*** Supplied information ***

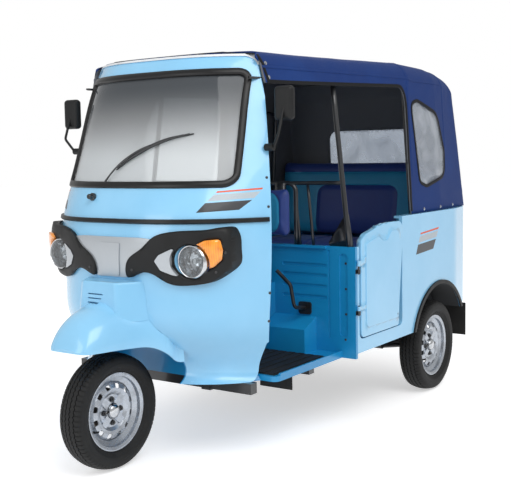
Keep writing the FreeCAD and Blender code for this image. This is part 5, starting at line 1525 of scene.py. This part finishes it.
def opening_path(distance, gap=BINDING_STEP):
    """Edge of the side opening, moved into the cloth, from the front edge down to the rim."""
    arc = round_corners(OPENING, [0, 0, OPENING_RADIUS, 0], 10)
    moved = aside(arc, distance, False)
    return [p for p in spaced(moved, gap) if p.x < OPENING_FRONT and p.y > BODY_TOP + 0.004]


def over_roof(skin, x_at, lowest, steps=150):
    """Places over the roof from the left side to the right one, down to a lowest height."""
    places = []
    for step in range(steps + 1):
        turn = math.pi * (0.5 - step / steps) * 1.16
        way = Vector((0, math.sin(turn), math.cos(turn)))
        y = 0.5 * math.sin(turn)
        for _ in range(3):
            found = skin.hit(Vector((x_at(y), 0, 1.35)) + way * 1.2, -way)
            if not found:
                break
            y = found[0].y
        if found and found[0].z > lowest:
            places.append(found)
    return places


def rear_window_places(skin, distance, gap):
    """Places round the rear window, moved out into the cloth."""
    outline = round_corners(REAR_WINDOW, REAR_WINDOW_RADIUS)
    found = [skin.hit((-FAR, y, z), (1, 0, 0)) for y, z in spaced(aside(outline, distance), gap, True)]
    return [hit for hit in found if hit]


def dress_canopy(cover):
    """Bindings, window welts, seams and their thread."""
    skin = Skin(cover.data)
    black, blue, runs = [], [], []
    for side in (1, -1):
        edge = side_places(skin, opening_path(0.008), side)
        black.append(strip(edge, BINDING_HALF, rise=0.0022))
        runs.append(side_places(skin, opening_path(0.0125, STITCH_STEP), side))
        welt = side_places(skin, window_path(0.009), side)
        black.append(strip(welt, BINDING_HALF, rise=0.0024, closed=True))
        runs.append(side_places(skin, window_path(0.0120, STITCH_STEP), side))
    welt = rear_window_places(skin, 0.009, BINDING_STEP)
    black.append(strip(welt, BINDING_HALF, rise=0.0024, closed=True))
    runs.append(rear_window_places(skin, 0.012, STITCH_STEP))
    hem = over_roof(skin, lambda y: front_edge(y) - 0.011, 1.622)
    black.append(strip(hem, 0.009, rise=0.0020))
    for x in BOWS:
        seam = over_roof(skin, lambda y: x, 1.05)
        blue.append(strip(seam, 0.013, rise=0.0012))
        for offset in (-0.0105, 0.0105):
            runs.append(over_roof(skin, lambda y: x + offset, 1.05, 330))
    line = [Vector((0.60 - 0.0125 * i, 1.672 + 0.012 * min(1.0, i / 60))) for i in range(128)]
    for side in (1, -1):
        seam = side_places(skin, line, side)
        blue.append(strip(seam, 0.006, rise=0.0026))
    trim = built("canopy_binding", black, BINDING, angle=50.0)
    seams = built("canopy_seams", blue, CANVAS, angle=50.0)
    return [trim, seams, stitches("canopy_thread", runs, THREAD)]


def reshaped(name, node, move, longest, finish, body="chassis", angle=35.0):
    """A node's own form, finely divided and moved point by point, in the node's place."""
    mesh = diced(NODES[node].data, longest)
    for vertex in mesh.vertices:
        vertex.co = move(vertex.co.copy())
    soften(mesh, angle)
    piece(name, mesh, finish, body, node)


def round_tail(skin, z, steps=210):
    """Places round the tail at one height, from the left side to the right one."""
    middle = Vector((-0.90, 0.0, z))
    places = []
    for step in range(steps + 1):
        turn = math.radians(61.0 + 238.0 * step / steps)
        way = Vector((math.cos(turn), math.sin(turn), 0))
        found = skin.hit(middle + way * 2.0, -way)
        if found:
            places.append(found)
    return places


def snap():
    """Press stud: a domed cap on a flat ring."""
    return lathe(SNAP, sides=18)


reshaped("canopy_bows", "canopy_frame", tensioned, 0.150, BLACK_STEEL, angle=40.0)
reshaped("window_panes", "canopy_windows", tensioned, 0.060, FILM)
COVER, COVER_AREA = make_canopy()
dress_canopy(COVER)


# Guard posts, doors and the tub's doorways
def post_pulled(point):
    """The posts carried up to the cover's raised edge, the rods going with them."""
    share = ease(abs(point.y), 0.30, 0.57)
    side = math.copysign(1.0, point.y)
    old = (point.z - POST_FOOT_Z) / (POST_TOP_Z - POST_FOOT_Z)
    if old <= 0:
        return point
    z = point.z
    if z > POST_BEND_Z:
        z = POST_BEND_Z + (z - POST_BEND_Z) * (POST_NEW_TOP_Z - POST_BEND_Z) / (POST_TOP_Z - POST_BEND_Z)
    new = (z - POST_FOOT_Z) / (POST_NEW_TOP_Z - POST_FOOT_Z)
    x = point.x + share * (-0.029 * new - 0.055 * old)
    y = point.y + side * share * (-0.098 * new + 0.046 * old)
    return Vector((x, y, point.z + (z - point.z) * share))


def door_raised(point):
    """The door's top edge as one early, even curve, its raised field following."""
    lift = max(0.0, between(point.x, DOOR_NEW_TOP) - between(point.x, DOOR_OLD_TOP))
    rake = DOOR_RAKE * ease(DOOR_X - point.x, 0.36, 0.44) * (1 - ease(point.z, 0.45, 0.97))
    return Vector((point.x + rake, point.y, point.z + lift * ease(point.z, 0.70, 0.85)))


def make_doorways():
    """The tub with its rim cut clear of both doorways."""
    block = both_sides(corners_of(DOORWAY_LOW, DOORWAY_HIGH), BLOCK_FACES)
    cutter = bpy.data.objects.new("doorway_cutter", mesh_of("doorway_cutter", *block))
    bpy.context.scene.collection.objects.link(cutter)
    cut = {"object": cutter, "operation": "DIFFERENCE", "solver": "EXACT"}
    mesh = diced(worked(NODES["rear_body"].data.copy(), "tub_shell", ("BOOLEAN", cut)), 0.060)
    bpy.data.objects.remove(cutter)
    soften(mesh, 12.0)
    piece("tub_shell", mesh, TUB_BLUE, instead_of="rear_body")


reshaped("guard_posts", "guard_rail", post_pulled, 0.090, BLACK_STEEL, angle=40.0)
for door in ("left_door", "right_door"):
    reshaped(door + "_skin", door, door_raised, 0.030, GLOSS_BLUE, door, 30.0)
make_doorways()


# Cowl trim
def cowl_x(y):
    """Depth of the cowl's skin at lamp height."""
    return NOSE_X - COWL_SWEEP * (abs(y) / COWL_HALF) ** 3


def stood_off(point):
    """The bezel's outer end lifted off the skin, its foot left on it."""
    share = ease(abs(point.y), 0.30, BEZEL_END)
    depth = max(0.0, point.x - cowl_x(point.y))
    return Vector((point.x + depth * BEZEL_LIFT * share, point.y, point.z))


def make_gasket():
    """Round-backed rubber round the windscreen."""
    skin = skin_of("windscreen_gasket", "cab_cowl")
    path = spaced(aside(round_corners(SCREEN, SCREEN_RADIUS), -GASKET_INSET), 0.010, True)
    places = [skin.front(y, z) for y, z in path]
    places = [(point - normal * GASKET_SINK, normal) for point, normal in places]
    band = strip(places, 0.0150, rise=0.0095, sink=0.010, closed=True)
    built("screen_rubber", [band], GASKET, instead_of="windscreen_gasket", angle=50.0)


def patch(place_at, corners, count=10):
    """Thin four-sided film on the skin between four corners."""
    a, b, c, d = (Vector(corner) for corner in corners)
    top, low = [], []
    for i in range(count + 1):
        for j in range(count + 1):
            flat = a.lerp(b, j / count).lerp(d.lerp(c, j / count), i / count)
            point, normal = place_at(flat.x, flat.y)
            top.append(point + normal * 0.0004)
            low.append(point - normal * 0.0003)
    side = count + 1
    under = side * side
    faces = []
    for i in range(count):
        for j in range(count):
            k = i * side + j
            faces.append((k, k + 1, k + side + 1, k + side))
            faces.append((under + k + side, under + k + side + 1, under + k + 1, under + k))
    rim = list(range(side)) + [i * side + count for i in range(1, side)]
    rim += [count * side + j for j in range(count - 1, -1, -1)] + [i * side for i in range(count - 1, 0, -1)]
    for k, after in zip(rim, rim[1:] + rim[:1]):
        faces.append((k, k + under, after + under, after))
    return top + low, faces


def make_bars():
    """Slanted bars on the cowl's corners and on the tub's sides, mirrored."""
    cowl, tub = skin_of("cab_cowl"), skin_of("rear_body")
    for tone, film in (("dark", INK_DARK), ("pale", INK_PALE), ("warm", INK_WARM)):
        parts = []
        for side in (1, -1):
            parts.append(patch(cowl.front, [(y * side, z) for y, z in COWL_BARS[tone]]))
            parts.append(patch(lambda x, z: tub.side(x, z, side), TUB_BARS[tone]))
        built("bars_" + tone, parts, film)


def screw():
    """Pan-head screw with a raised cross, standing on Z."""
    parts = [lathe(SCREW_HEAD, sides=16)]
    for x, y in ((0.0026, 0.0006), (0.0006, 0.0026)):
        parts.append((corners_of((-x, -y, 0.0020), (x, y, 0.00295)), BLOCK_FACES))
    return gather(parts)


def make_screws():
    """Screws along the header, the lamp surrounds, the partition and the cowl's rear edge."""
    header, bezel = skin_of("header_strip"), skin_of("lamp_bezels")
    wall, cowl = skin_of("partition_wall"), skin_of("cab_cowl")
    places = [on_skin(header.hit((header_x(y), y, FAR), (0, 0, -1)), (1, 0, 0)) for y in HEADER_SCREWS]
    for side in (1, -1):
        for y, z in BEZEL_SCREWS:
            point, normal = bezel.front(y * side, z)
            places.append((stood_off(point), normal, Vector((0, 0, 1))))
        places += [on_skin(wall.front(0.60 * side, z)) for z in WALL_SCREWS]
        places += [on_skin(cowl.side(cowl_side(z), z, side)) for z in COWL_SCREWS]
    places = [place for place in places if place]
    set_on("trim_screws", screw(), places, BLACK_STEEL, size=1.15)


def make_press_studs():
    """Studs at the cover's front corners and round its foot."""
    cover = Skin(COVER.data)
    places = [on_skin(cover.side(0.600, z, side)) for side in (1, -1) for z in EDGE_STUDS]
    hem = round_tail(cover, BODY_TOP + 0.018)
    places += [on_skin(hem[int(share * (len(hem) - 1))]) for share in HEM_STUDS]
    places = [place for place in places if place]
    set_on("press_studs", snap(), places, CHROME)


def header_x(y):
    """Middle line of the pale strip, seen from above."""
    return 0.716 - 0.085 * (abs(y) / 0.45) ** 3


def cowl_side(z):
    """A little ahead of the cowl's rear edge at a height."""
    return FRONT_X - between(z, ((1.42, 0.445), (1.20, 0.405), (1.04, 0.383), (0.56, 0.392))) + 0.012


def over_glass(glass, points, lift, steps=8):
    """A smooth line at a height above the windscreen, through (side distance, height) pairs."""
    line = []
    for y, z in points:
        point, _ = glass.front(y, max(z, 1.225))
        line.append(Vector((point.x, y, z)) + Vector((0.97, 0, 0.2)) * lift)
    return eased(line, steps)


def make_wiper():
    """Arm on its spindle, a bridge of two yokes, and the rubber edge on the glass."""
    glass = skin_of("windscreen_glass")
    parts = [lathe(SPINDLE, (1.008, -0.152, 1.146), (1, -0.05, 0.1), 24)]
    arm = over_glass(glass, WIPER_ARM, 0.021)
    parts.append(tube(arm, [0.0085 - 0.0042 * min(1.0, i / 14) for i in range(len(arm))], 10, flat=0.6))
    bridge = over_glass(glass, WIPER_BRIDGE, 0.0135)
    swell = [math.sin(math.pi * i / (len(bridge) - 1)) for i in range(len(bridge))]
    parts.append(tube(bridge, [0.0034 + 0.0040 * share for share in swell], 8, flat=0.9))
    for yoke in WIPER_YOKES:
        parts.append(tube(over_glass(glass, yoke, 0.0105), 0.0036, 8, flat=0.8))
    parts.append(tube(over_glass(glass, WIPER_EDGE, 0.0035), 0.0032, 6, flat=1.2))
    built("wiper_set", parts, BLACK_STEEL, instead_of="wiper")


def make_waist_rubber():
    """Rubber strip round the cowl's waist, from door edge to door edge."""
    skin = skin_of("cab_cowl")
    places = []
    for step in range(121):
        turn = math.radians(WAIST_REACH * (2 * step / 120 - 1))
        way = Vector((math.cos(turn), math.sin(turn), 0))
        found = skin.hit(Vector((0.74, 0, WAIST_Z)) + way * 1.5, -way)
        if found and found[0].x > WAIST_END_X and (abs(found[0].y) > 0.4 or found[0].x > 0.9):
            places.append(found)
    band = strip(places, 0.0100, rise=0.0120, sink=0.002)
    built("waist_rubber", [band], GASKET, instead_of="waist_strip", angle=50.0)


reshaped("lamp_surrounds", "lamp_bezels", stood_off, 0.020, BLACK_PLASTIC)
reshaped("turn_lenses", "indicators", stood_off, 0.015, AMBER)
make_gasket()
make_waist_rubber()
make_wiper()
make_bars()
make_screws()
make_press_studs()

***

Goal of the exercise: Write out, unaltered, the lines from the opening of the listing through the line that includes "return [p for".

Result of the exercise:
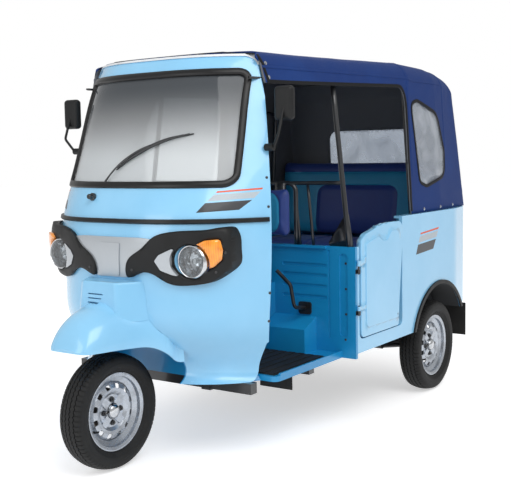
Keep writing the FreeCAD and Blender code for this image. This is part 5, starting at line 1525 of scene.py. This part finishes it.
def opening_path(distance, gap=BINDING_STEP):
    """Edge of the side opening, moved into the cloth, from the front edge down to the rim."""
    arc = round_corners(OPENING, [0, 0, OPENING_RADIUS, 0], 10)
    moved = aside(arc, distance, False)
    return [p for p in spaced(moved, gap) if p.x < OPENING_FRONT and p.y > BODY_TOP + 0.004]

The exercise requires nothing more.